On Fri, Jun 03, 2022 at 03:20:47PM +1000, Dave Chinner wrote:
> On Fri, Jun 03, 2022 at 01:29:40AM +0000, Chris Mason wrote:
> > As you describe above, the loops are definitely coming from higher
> > in the stack.  wb_writeback() will loop as long as
> > __writeback_inodes_wb() returns that it’s making progress and
> > we’re still globally over the bg threshold, so write_cache_pages()
> > is just being called over and over again.  We’re coming from
> > wb_check_background_flush(), so:
> > 
> >                 struct wb_writeback_work work = {
> >                         .nr_pages       = LONG_MAX,
> >                         .sync_mode      = WB_SYNC_NONE,
> >                         .for_background = 1,
> >                         .range_cyclic   = 1,
> >                         .reason         = WB_REASON_BACKGROUND,
> >                 };
> 
> Sure, but we end up in writeback_sb_inodes() which does this after
> the __writeback_single_inode()->do_writepages() call that iterates
> the dirty pages:
> 
>                if (need_resched()) {
>                         /*
>                          * We're trying to balance between building up a nice
>                          * long list of IOs to improve our merge rate, and
>                          * getting those IOs out quickly for anyone throttling
>                          * in balance_dirty_pages().  cond_resched() doesn't
>                          * unplug, so get our IOs out the door before we
>                          * give up the CPU.
>                          */
>                         blk_flush_plug(current->plug, false);
>                         cond_resched();
>                 }
> 
> So if there is a pending IO completion on this CPU on a work queue
> here, we'll reschedule to it because the work queue kworkers are
> bound to CPUs and they take priority over user threads.

The flusher thread is also a kworker, though.

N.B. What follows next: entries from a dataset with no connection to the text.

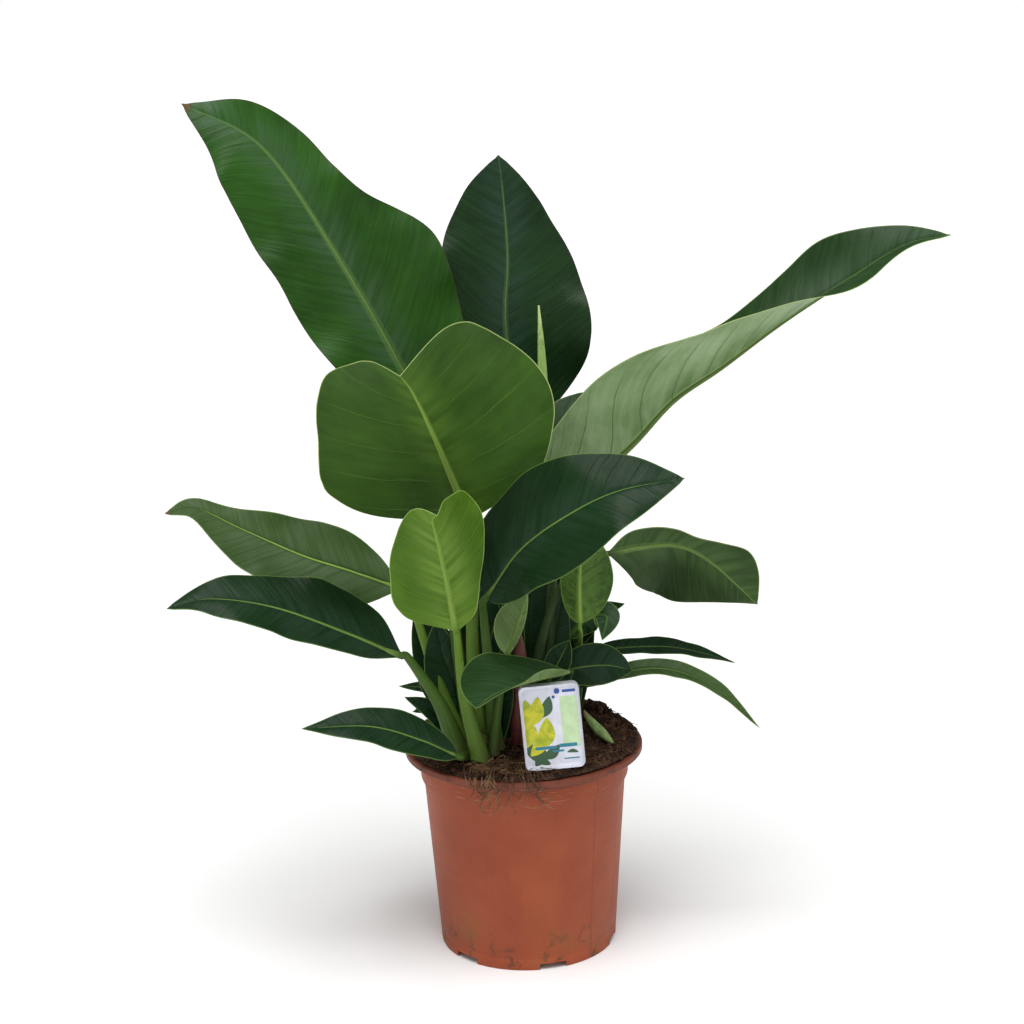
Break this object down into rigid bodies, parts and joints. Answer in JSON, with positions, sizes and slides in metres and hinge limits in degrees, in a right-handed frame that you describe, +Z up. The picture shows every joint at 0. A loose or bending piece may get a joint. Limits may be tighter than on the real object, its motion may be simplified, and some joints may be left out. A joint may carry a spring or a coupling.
{
  "type": "potted philodendron",
  "caption": "Self-heading philodendron with broad pointed leaves on long stalks, growing from soil in a round terracotta-coloured plastic grower's pot with a blank plant label",
  "frame": {"origin": "centre of the pot's foot, on the surface that the pot stands on", "axes": "+Z up along the pot's axis, +X to the right and -Y towards the side that carries the label"},
  "size_m": [0.6215, 0.2606, 0.6744],
  "materials": {
    "pot": "satin",
    "soil": "matte",
    "root": "matte",
    "label": "satin",
    "stem": "matte",
    "leaf_dark": "satin",
    "leaf_mid": "satin",
    "leaf_bright": "satin",
    "stalk": "satin",
    "sheath": "matte",
    "new_leaf": "satin"
  },
  "bodies": {
    "root": {"pot": "pot", "soil": "soil", "label": "label", "stem_front": "stem", "stem_centre": "stem", "stem_right": "stem", "stem_back": "stem", "blade_back_left": "leaf_mid", "stalk_back_left": "stalk", "blade_back_centre": "leaf_dark", "stalk_back_centre": "stalk", "blade_front_large": "leaf_bright", "stalk_front_large": "stalk", "blade_front_small": "leaf_bright", "stalk_front_small": "stalk", "blade_right_long": "leaf_bright", "stalk_right_long": "stalk", "blade_front_dark": "leaf_dark", "stalk_front_dark": "stalk", "blade_front_low": "leaf_dark", "stalk_front_low": "stalk", "blade_left_upper": "leaf_mid", "stalk_left_upper": "stalk", "blade_left_lower": "leaf_dark", "stalk_left_lower": "stalk", "blade_left_lowest": "leaf_dark", "stalk_left_lowest": "stalk", "blade_right_middle": "leaf_bright", "stalk_right_middle": "stalk", "blade_inner_mottled": "leaf_bright", "stalk_inner_mottled": "stalk", "blade_inner_curled": "leaf_dark", "stalk_inner_curled": "stalk", "blade_inner_back": "leaf_dark", "stalk_inner_back": "stalk", "blade_inner_grey": "leaf_mid", "stalk_inner_grey": "stalk", "blade_inner_right": "leaf_dark", "stalk_inner_right": "stalk", "blade_right_upper": "leaf_dark", "stalk_right_upper": "stalk", "blade_right_broad": "leaf_dark", "stalk_right_broad": "stalk", "blade_right_arched": "leaf_mid", "stalk_right_arched": "stalk", "blade_tip_upper": "leaf_dark", "stalk_tip_upper": "stalk", "blade_tip_lower": "leaf_dark", "stalk_tip_lower": "stalk", "new_leaf": "new_leaf", "red_sheath": "sheath", "pale_sheath": "stalk", "root_left": "root", "root_middle": "root", "root_right": "root"}
  },
  "joints": []
}
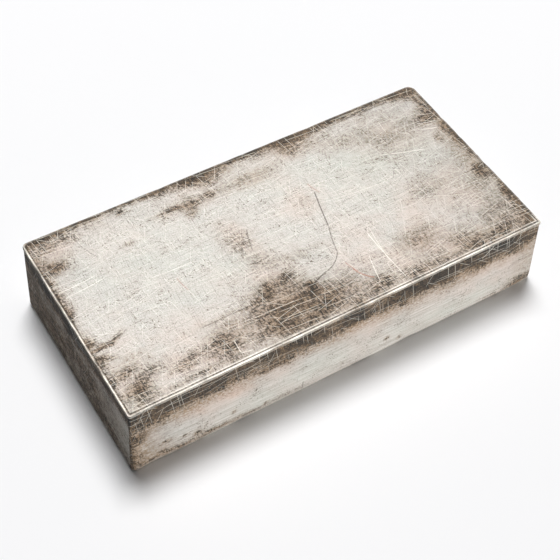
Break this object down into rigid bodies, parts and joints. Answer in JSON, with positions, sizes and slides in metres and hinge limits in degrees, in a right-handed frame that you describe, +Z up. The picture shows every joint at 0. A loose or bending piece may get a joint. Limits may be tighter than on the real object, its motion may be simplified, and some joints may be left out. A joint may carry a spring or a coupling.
{
  "type": "silver bar",
  "caption": "Flat rectangular bar of pressed fine silver, tarnished and scuffed, with a plain upper face and slightly drafted sides.",
  "frame": {"origin": "centre of the bar's underside, on the plane that it rests on", "axes": "+X along the bar's length, +Y across its width towards the back, +Z up through the plain upper face"},
  "size_m": [0.1468, 0.074, 0.0279],
  "materials": {
    "tarnished_silver": null
  },
  "bodies": {
    "root": {"silver_bar": "tarnished_silver"}
  },
  "joints": []
}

So it may hit this
cond_resched(), but it doesn't yield until the timeslice expires.

> Also, this then requeues the inode of the b_more_io queue, and
> wb_check_background_flush() won't come back to it until all other
> inodes on all other superblocks on the bdi have had writeback
> attempted. So if the system truly is over the background dirty
> threshold, why is writeback getting stuck on this one inode in this
> way?

The explanation for this part at least is that the bdi/flush domain is
split per cgroup. The cgroup in question is over its proportional bg
thresh. It has very few dirty pages, but it also has very few
*dirtyable* pages, which makes for a high dirty ratio. And those
handful of dirty pages are the unflushable ones past EOF.

There is no next inode to move onto on subsequent loops.